Bastian has enjoined the Postal Service from continuing to enforce any changes listed in DeJoy’s July memo or otherwise implementing or enforcing any “change in the nature of postal services which will generally affect service on a nationwide or substantially nationwide basis” without an advisory opinion from the Postal Regulatory Commission.

Any unanswered requests from USPS facilities to reboot the decommissioned mail sorting machines, Bastian said, should be brought to the court’s attention if they are necessary for the speedy processing of election mail.

It’s not clear whether DeJoy will appeal to the 9th Circuit.

By Sunday, about 20 states will have started distributing actual ballots through the mail, according The Washington Post’s 50-state voting guide.

In a related matter, the nonprofit Campaign Legal Center filed a Federal Election Commission complaint on Thursday alleging a pattern of campaign contributions by employees and relatives of Louis DeJoy before he became postmaster general, indicating a possible effort to reimburse his associates for donations as recently as 2018. Watchdog group calls on FEC to investigate donations to Trump and others by relatives and associates of Louis DeJoy:

The filing by the nonprofit Campaign Legal Center is the third complaint seeking a state or federal investigation since The Washington Post this month reported allegations that DeJoy and his aides urged employees at New Breed Logistics, his former North Carolina-based company, to write checks and attend fundraisers on behalf of Republican candidates.

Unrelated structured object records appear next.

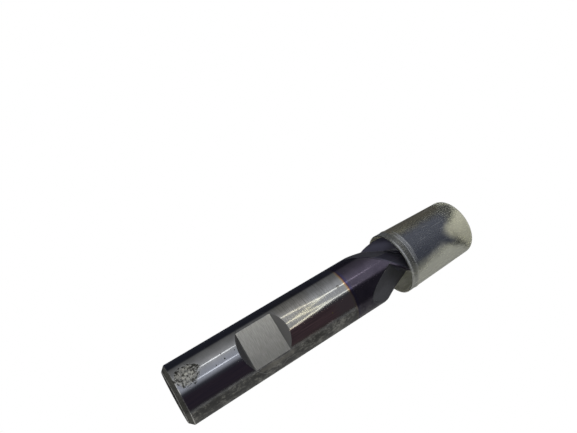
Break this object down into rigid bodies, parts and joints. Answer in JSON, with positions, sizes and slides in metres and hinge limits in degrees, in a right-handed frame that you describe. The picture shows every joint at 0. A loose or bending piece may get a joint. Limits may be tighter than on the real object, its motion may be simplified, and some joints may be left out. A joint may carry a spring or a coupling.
{
  "type": "end mill",
  "caption": "Solid carbide end mill with a cylindrical shank, a clamping flat, right-hand helical flutes and a frosted slip-on cap over its cutting end.",
  "frame": {"origin": "centre of the shank's end face, on which the tool stands", "axes": "+Z along the tool's axis to the cutting tip, -Y out of the clamping flat"},
  "size_m": [0.0184, 0.0184, 0.0926],
  "materials": {
    "coated_carbide": "satin",
    "frosted_plastic": "frosted"
  },
  "bodies": {
    "root": {"cutter": "coated_carbide", "tip_cap": "frosted_plastic"}
  },
  "joints": []
}
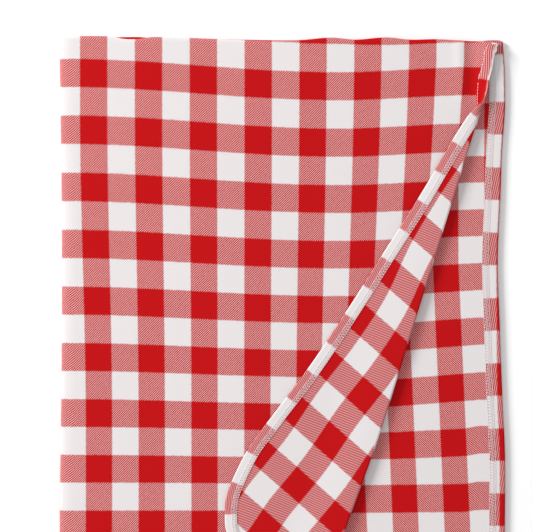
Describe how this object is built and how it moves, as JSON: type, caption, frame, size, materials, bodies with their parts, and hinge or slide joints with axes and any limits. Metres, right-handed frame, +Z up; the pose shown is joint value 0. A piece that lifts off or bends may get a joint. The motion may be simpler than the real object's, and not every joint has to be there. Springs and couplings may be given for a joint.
{
  "type": "folded tablecloth",
  "caption": "Checked woven tablecloth with an edging strip round its hem, folded in quarters into a flat pile with one corner turned back.",
  "frame": {"origin": "middle of the base of the folded pile, on the surface it lies on", "axes": "+X from the side fold to the side hem, +Y from the end hem to the folded top edge, +Z up through the pile"},
  "size_m": [0.66, 0.88, 0.0143],
  "materials": {
    "cloth": "red and white checked twill, matt",
    "edging": "the same checked twill as a folded edging strip, matt",
    "stitching": "white sewing thread with a slight sheen"
  },
  "bodies": {
    "lower_half": {"bottom_layer": "cloth", "lower_inner_layer": "cloth", "lower_top_fold": "cloth", "bottom_edging": "edging", "lower_inner_edging": "edging", "bottom_stitching": "stitching", "lower_inner_stitching": "stitching", "outer_side_fold": "cloth", "inner_side_fold": "cloth"},
    "upper_half": {"top_layer": "cloth", "upper_inner_layer": "cloth", "upper_top_fold": "cloth", "top_side_edging": "edging", "top_end_edging": "edging", "upper_inner_edging": "edging", "top_side_stitching": "stitching", "top_end_stitching": "stitching", "upper_inner_stitching": "stitching", "crease_fold": "cloth"},
    "corner_flap": {"turned_corner": "cloth", "turned_corner_edging": "edging", "turned_corner_stitching": "stitching"}
  },
  "joints": [
    {"name": "side_fold", "type": "hinge", "parent": "lower_half", "child": "upper_half", "pos_m": [-0.3262, 0, 0.0038], "axis": [0, -1, 0], "range_deg": [0, 180], "deforming": ["outer_side_fold", "inner_side_fold"]},
    {"name": "corner_fold", "type": "hinge", "parent": "upper_half", "child": "corner_flap", "pos_m": [0.3092, 0.3762, 0.01035], "axis": [0.2974, 0.9548, 0], "range_deg": [0, 180], "deforming": ["crease_fold"]}
  ]
}
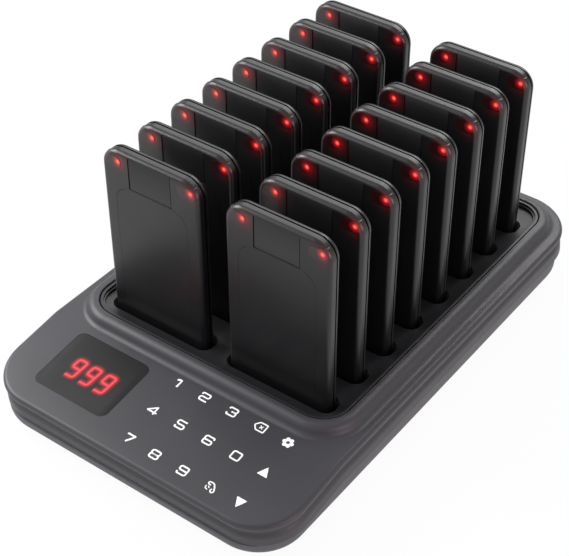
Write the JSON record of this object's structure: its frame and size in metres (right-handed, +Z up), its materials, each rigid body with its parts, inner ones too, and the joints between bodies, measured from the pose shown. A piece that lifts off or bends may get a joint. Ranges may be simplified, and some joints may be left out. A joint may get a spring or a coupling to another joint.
{
  "type": "guest pager system",
  "caption": "Charging base with a sloped keypad, a display window and a tray of slots, in which slim guest pagers with red corner lamps stand in two files.",
  "frame": {"origin": "middle of the base's footprint on the surface that the rubber feet stand on", "axes": "+X to the right of the user at the keypad, +Y to the rear, away from the keypad, +Z up along the pagers"},
  "size_m": [0.1648, 0.2628, 0.122],
  "materials": {
    "shell_grey": "soft-touch matte",
    "tray_black": "fine texture",
    "pager_front": "satin gloss",
    "pager_back": "fine texture",
    "lamp_red": "clear red, lit",
    "window_smoke": "smoked, polished",
    "display_red": "dark red",
    "board_green": "solder mask",
    "contact_gold": "gold plated",
    "foot_rubber": "matte",
    "screw_steel": "zinc plated",
    "antenna_copper": "enamelled wire"
  },
  "bodies": {
    "base": {"top_shell": "shell_grey", "bottom_shell": "shell_grey", "slot_tray": "tray_black", "display_window": "window_smoke", "display_module": "display_red", "keypad_board": "board_green", "charging_board": "board_green", "charge_contacts": "contact_gold", "rubber_feet": "foot_rubber", "case_screws": "screw_steel", "dc_jack": "tray_black", "antenna": "antenna_copper"},
    "pager_01": {"pager_01_front_cover": "pager_front", "pager_01_back_cover": "pager_back", "pager_01_core": "lamp_red"},
    "pager_02": {"pager_02_front_cover": "pager_front", "pager_02_back_cover": "pager_back", "pager_02_core": "lamp_red"},
    "pager_03": {"pager_03_front_cover": "pager_front", "pager_03_back_cover": "pager_back", "pager_03_core": "lamp_red"},
    "pager_04": {"pager_04_front_cover": "pager_front", "pager_04_back_cover": "pager_back", "pager_04_core": "lamp_red"},
    "pager_05": {"pager_05_front_cover": "pager_front", "pager_05_back_cover": "pager_back", "pager_05_core": "lamp_red"},
    "pager_06": {"pager_06_front_cover": "pager_front", "pager_06_back_cover": "pager_back", "pager_06_core": "lamp_red"},
    "pager_07": {"pager_07_front_cover": "pager_front", "pager_07_back_cover": "pager_back", "pager_07_core": "lamp_red"},
    "pager_08": {"pager_08_front_cover": "pager_front", "pager_08_back_cover": "pager_back", "pager_08_core": "lamp_red"},
    "pager_09": {"pager_09_front_cover": "pager_front", "pager_09_back_cover": "pager_back", "pager_09_core": "lamp_red"},
    "pager_10": {"pager_10_front_cover": "pager_front", "pager_10_back_cover": "pager_back", "pager_10_core": "lamp_red"},
    "pager_11": {"pager_11_front_cover": "pager_front", "pager_11_back_cover": "pager_back", "pager_11_core": "lamp_red"},
    "pager_12": {"pager_12_front_cover": "pager_front", "pager_12_back_cover": "pager_back", "pager_12_core": "lamp_red"},
    "pager_13": {"pager_13_front_cover": "pager_front", "pager_13_back_cover": "pager_back", "pager_13_core": "lamp_red"},
    "pager_14": {"pager_14_front_cover": "pager_front", "pager_14_back_cover": "pager_back", "pager_14_core": "lamp_red"},
    "pager_15": {"pager_15_front_cover": "pager_front", "pager_15_back_cover": "pager_back", "pager_15_core": "lamp_red"},
    "pager_16": {"pager_16_front_cover": "pager_front", "pager_16_back_cover": "pager_back", "pager_16_core": "lamp_red"}
  },
  "joints": [
    {"name": "pager_01_lift", "type": "slide", "parent": "base", "child": "pager_01", "axis": [0, 0, 1], "range_m": [0, 0.11]},
    {"name": "pager_02_lift", "type": "slide", "parent": "base", "child": "pager_02", "axis": [0, 0, 1], "range_m": [0, 0.11]},
    {"name": "pager_03_lift", "type": "slide", "parent": "base", "child": "pager_03", "axis": [0, 0, 1], "range_m": [0, 0.11]},
    {"name": "pager_04_lift", "type": "slide", "parent": "base", "child": "pager_04", "axis": [0, 0, 1], "range_m": [0, 0.11]},
    {"name": "pager_05_lift", "type": "slide", "parent": "base", "child": "pager_05", "axis": [0, 0, 1], "range_m": [0, 0.11]},
    {"name": "pager_06_lift", "type": "slide", "parent": "base", "child": "pager_06", "axis": [0, 0, 1], "range_m": [0, 0.11]},
    {"name": "pager_07_lift", "type": "slide", "parent": "base", "child": "pager_07", "axis": [0, 0, 1], "range_m": [0, 0.11]},
    {"name": "pager_08_lift", "type": "slide", "parent": "base", "child": "pager_08", "axis": [0, 0, 1], "range_m": [0, 0.11]},
    {"name": "pager_09_lift", "type": "slide", "parent": "base", "child": "pager_09", "axis": [0, 0, 1], "range_m": [0, 0.11]},
    {"name": "pager_10_lift", "type": "slide", "parent": "base", "child": "pager_10", "axis": [0, 0, 1], "range_m": [0, 0.11]},
    {"name": "pager_11_lift", "type": "slide", "parent": "base", "child": "pager_11", "axis": [0, 0, 1], "range_m": [0, 0.11]},
    {"name": "pager_12_lift", "type": "slide", "parent": "base", "child": "pager_12", "axis": [0, 0, 1], "range_m": [0, 0.11]},
    {"name": "pager_13_lift", "type": "slide", "parent": "base", "child": "pager_13", "axis": [0, 0, 1], "range_m": [0, 0.11]},
    {"name": "pager_14_lift", "type": "slide", "parent": "base", "child": "pager_14", "axis": [0, 0, 1], "range_m": [0, 0.11]},
    {"name": "pager_15_lift", "type": "slide", "parent": "base", "child": "pager_15", "axis": [0, 0, 1], "range_m": [0, 0.11]},
    {"name": "pager_16_lift", "type": "slide", "parent": "base", "child": "pager_16", "axis": [0, 0, 1], "range_m": [0, 0.11]}
  ]
}
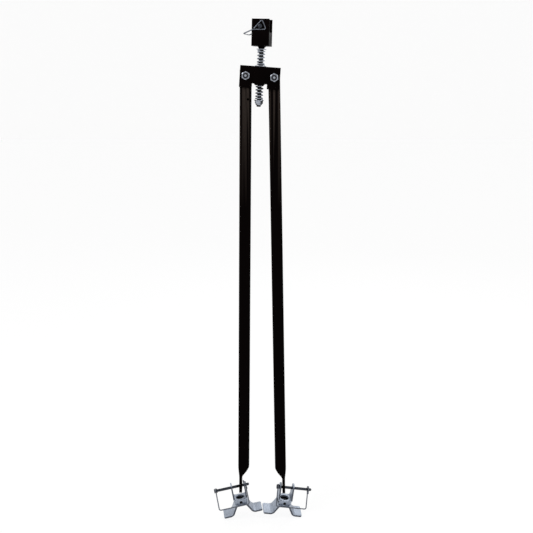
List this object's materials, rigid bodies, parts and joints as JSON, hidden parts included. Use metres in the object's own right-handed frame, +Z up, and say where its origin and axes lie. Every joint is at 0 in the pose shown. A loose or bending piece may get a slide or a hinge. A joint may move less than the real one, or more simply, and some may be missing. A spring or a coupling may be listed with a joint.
{
  "type": "spring-cushioned tow bar",
  "caption": "Folding A-frame tow bar: a pinned hitch head on a spring-cushioned swivel, a pivot bracket, two long tube legs and clevis feet with wire-latched lock pins.",
  "frame": {"origin": "middle of the hitch pin, where it crosses the slot in the hitch head", "axes": "+Z up the bar from the feet to the hitch head, +X to the right seen from the lock-nut side, +Y to the rear, where the bolt heads are"},
  "size_m": [0.2259, 0.0719, 1.1208],
  "materials": {
    "black_paint": "gloss black powder coat",
    "zinc": "bright zinc plate",
    "bright_steel": "polished zinc plate",
    "spring_steel": "bright drawn wire",
    "black_steel": "black oxide",
    "dark_nylon": "matt"
  },
  "bodies": {
    "hitch": {"hitch_head": "black_paint", "swivel_boss": "black_paint", "spring_bolt": "bright_steel", "head_washer": "bright_steel", "upper_spring": "spring_steel", "lower_spring": "spring_steel", "end_washer": "bright_steel", "end_locknut": "bright_steel", "end_locknut_insert": "dark_nylon"},
    "hitch_pin": {"hitch_pin": "bright_steel"},
    "hitch_pin_wire": {"hitch_pin_bail": "spring_steel"},
    "cushion": {"upper_web_washer": "bright_steel", "lower_web_washer": "bright_steel"},
    "bracket": {"pivot_bracket": "black_paint", "left_pivot_bolt": "bright_steel", "left_pivot_washer": "bright_steel", "left_pivot_locknut": "bright_steel", "left_pivot_insert": "dark_nylon", "right_pivot_bolt": "bright_steel", "right_pivot_washer": "bright_steel", "right_pivot_locknut": "bright_steel", "right_pivot_insert": "dark_nylon"},
    "left_leg": {"left_leg": "black_paint"},
    "left_foot": {"left_foot_clevis": "zinc", "left_foot_strap": "zinc", "left_foot_bolt": "black_steel", "left_foot_nut": "bright_steel"},
    "left_pin": {"left_lock_pin": "bright_steel"},
    "left_pin_wire": {"left_lock_bail": "spring_steel"},
    "right_leg": {"right_leg": "black_paint"},
    "right_foot": {"right_foot_clevis": "zinc", "right_foot_strap": "zinc", "right_foot_bolt": "black_steel", "right_foot_nut": "bright_steel"},
    "right_pin": {"right_lock_pin": "bright_steel"},
    "right_pin_wire": {"right_lock_bail": "spring_steel"}
  },
  "joints": [
    {"name": "cushion_slide", "type": "slide", "parent": "hitch", "child": "cushion", "axis": [-0.0523, 0, -0.9986], "range_m": [-0.012, 0.015], "stiffness_N_per_m": 10000, "springref_m": -0.00383, "deforming": ["upper_spring", "lower_spring"]},
    {"name": "bracket_swivel", "type": "hinge", "parent": "cushion", "child": "bracket", "pos_m": [-0.00321, 0, -0.08128], "axis": [0.0698, 0, 0.9976], "continuous": true},
    {"name": "hitch_pin_slide", "type": "slide", "parent": "hitch", "child": "hitch_pin", "axis": [-0.1907, -0.9816, 0.005], "range_m": [0, 0.0155]},
    {"name": "hitch_wire_swing", "type": "hinge", "parent": "hitch_pin", "child": "hitch_pin_wire", "pos_m": [0.00724, 0.03725, -0.00019], "axis": [0.1907, 0.9816, -0.005], "range_deg": [-25, 100]},
    {"name": "left_leg_spread", "type": "hinge", "parent": "bracket", "child": "left_leg", "pos_m": [-0.0346, 0, -0.10014], "axis": [0, 1, 0], "range_deg": [0, 70]},
    {"name": "left_foot_swing", "type": "hinge", "parent": "left_leg", "child": "left_foot", "pos_m": [-0.05705, -0.00077, -1.0293], "axis": [0.9773, 0.1097, 0.1811], "range_deg": [-30, 30]},
    {"name": "left_pin_slide", "type": "slide", "parent": "left_foot", "child": "left_pin", "axis": [0.9773, 0.1097, 0.1811], "range_m": [0, 0.032]},
    {"name": "left_wire_swing", "type": "hinge", "parent": "left_pin", "child": "left_pin_wire", "pos_m": [-0.05705, -0.00077, -1.0293], "axis": [-0.9773, -0.1097, -0.1811], "range_deg": [0, 100]},
    {"name": "right_leg_spread", "type": "hinge", "parent": "bracket", "child": "right_leg", "pos_m": [0.02525, 0, -0.10432], "axis": [0, -1, 0], "range_deg": [0, 70]},
    {"name": "right_foot_swing", "type": "hinge", "parent": "right_leg", "child": "right_foot", "pos_m": [0.05583, 0.00077, -1.03313], "axis": [0.9817, 0.1097, -0.1555], "range_deg": [-30, 30]},
    {"name": "right_pin_slide", "type": "slide", "parent": "right_foot", "child": "right_pin", "axis": [-0.9817, -0.1097, 0.1555], "range_m": [0, 0.032]},
    {"name": "right_wire_swing", "type": "hinge", "parent": "right_pin", "child": "right_pin_wire", "pos_m": [0.05583, 0.00077, -1.03313], "axis": [-0.9817, -0.1097, 0.1555], "range_deg": [0, 100]}
  ]
}
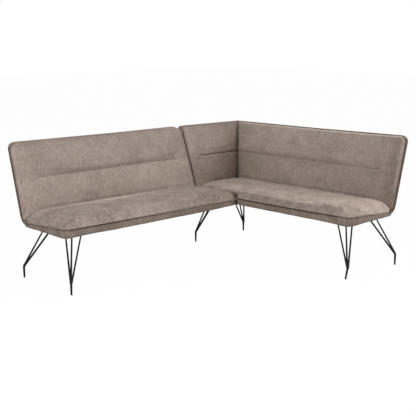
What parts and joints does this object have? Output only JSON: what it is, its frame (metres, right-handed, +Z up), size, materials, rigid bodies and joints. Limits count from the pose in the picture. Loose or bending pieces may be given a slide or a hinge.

DeJoy then defrayed the cost of those political contributions from 2003 to 2014 by boosting employee bonuses, two employees told The Post.

Although it can be permissible to encourage others to make donations, reimbursing them for those contributions is a violation of North Carolina and federal election laws. Known as a straw-donor scheme, the practice allows donors to evade individual contribution limits and obscures the true source of money used to influence elections.

House Democrats have also launched an investigation and called on the U.S. Postal Service’s Board of Governors to suspend DeJoy, but members of its Republican majority say the board still supports DeJoy.

You should still return your early mail-in ballot as soon as you receive it, drop it off at your county early voting site if that makes you more comfortable. The Postal Service previously recommended returning your ballot at least 15 days before election day, and you should stick to that advice. You can track the receipt of your ballot on your County Recorder’s web site.